Categorieën
columns

Broekventje wordt ultraloper

Geschreven door Gino Casier
dinsdag 30 november 2010 10:42

Broekventje keek uit naar de komst van zijn grote idool in de kermiskoers van zijn Breininghe-Dorp. Hij kreeg een handtekening van Roger de Vlaeminck en het DAF-petje zou hij koesteren tot aan het einde van z’n dagen.

De zomermaanden bracht hij meestal alleen door of al ruziemakend met z’n zussen. Tijdens de eerste 3 weken van juli pendelde hij tussen de koer en de living. Meermaals vervloekte hij het testbeeld op TV dat aankondigde dat de rechtstreekse uitzending een kwartier tot een half uur uitgesteld was. Hij vervloekte de coureurs die te leeg waren dat ze gaapten. Later als hij prof was zou hij z’n trappers kapot stampen en het testbeeld de ether uitfietsen, l’Alpe d’Huez op vliegen en op de top de gele trui pakken om die niet meer af te staan tot in Parijs.
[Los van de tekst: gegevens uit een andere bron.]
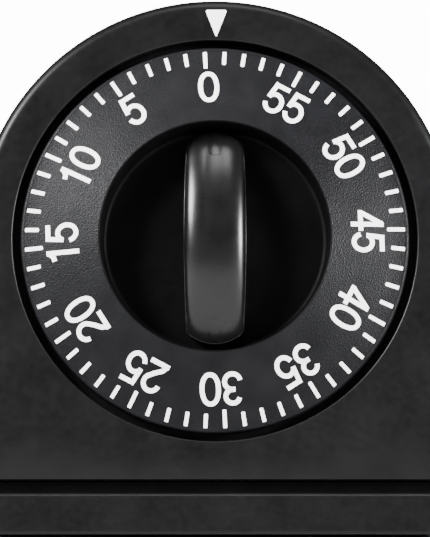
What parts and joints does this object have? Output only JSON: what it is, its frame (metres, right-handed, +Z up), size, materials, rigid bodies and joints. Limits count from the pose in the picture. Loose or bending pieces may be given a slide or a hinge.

Op z’n vijftiende kreeg hij z’n eerste tweedehands blauw koersfietsje. Op vrije dagen trok hij er op uit en beukte tegen z’n pa op en tegen de wind in tot hij zwart zag voor z’n ogen.

Vader zag dat het goed was en het jaar daarop mocht hij koersen.

Met fierheid droeg hij z’n koerstruitje van de Ostendsche wielerclub “De Zeemeeuw”. Hij trainde beenhard, kroop s’avonds op tijd onder de lakens, hij leefde met hart en ziel voor de koers. Maar grootste resultaten en overwinningen bleven uit, toch bleef hij dapper voortboenken, z’n droom achterna. Al jankend sneeuw en hagel trotserend tijdens trainingen, rechtkrabbelend na de zoveelste valpartij, het kreeg hem allemaal niet klein, toch werd hij uiteindelijk geveld. Z’n oren konden het geduvel niet meer aanhoren, z’n kouwelijk lichaam had behoefte aan nestwarmte, dit samen met een ferme scheut puberteitskuren zorgden er voor dat zijn trainingen eindigden onder de brug. Daar waar hij samen met een koersmaatje zijn droom om ooit de Ronde van Frankrijk te winnen zag opgaan in de rook van z’n sigaret.

Vele jaren later heeft broekventje er zelf twee rondlopen. Z’n koersfiets hangt nog steeds aan de haak, maar nu holt hij op loopsloffen z’n dromen achterna. Alpe d’Huez werd vervangen door het podium dat hij al meermaals met plezier heeft beklommen. Maar hij beseft dat dit geen cols waren van buiten categorie, hoogstens zat er ééntje tussen van tweede categorie. Ondanks resultaten die niet echt om over naar huis te schrijven waren, heeft hij toch al enkele malen de nationale kleuren mogen verdedigen tijdens wereldkampioenschappen ultralopen. Telkenmale zette hij vol goeie moed z’n beste beentje voor om steevast ten opzichte van de wereldtop heel wat stappen te kort te komen. Maar de atleet ploeterde voort, het broekventje was groot geworden, hij had z’n weg gevonden maar hij wist dat die weg nog lang was. Het broekventje was ultraloper geworden, gestrand in een mooie woestijn vol grootste dromen, waar de wegen oneindig lang zijn, de oases zeldzaam zijn, maar de vruchten des te meer smaken als ze moeilijk te vinden zijn. Een grote vis zal hij onderwege wellicht nooit vangen, maar als vegetariër kan hem dat niet deren. Elk vogeltje zingt zoals hij gebekt is, dus laat mij aub niet zingen, laat mij maar lopen, laat mij maar zoeken naar de vruchten die ik kan plukken. Laat mij maar ultraloper zijn, altijd onderweg, maar overal thuis.